-- BEGIN Data segment --
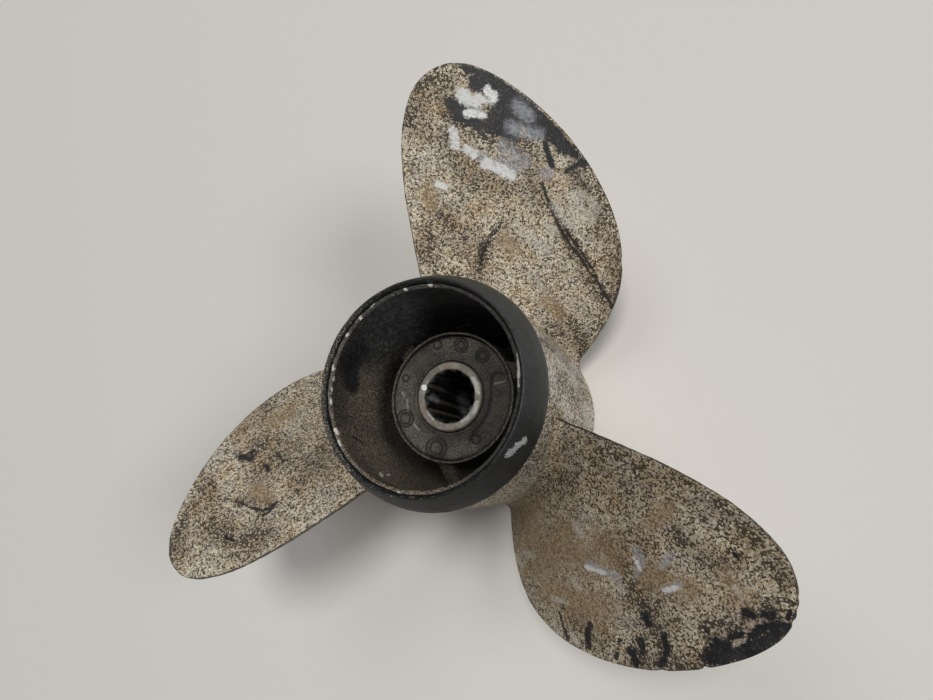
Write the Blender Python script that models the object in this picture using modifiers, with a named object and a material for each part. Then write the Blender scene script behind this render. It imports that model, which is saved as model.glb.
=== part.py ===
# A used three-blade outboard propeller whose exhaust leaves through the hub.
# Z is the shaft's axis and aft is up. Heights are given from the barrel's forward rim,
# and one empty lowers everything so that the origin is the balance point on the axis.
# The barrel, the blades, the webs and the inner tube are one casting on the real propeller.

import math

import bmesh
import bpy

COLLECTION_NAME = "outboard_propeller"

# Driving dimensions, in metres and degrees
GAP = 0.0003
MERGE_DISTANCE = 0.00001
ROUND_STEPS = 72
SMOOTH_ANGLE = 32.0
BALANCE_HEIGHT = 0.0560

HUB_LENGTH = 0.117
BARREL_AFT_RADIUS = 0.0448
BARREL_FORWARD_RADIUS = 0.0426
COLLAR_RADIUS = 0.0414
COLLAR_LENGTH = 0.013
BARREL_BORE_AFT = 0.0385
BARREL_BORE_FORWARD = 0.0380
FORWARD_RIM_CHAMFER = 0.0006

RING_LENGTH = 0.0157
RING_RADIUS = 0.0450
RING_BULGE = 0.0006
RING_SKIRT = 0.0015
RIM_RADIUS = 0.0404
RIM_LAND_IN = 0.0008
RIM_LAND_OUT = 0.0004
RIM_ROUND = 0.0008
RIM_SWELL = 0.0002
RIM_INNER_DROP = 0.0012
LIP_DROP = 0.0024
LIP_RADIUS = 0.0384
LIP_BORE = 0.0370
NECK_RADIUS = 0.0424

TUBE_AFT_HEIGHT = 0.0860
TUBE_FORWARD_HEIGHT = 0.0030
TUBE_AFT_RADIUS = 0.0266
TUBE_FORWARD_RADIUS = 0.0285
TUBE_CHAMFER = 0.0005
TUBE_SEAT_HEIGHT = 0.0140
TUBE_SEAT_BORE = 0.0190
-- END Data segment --
Aim: Extract the full listing above without altering anything.

Written response:
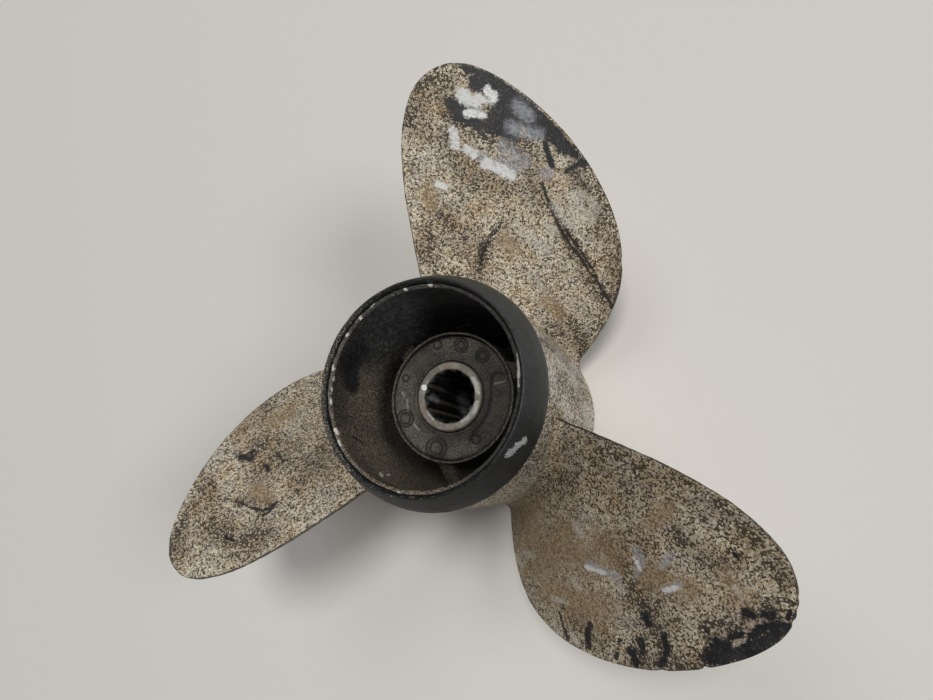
Write the Blender Python script that models the object in this picture using modifiers, with a named object and a material for each part. Then write the Blender scene script behind this render. It imports that model, which is saved as model.glb.
=== part.py ===
# A used three-blade outboard propeller whose exhaust leaves through the hub.
# Z is the shaft's axis and aft is up. Heights are given from the barrel's forward rim,
# and one empty lowers everything so that the origin is the balance point on the axis.
# The barrel, the blades, the webs and the inner tube are one casting on the real propeller.

import math

import bmesh
import bpy

COLLECTION_NAME = "outboard_propeller"

# Driving dimensions, in metres and degrees
GAP = 0.0003
MERGE_DISTANCE = 0.00001
ROUND_STEPS = 72
SMOOTH_ANGLE = 32.0
BALANCE_HEIGHT = 0.0560

HUB_LENGTH = 0.117
BARREL_AFT_RADIUS = 0.0448
BARREL_FORWARD_RADIUS = 0.0426
COLLAR_RADIUS = 0.0414
COLLAR_LENGTH = 0.013
BARREL_BORE_AFT = 0.0385
BARREL_BORE_FORWARD = 0.0380
FORWARD_RIM_CHAMFER = 0.0006

RING_LENGTH = 0.0157
RING_RADIUS = 0.0450
RING_BULGE = 0.0006
RING_SKIRT = 0.0015
RIM_RADIUS = 0.0404
RIM_LAND_IN = 0.0008
RIM_LAND_OUT = 0.0004
RIM_ROUND = 0.0008
RIM_SWELL = 0.0002
RIM_INNER_DROP = 0.0012
LIP_DROP = 0.0024
LIP_RADIUS = 0.0384
LIP_BORE = 0.0370
NECK_RADIUS = 0.0424

TUBE_AFT_HEIGHT = 0.0860
TUBE_FORWARD_HEIGHT = 0.0030
TUBE_AFT_RADIUS = 0.0266
TUBE_FORWARD_RADIUS = 0.0285
TUBE_CHAMFER = 0.0005
TUBE_SEAT_HEIGHT = 0.0140
TUBE_SEAT_BORE = 0.0190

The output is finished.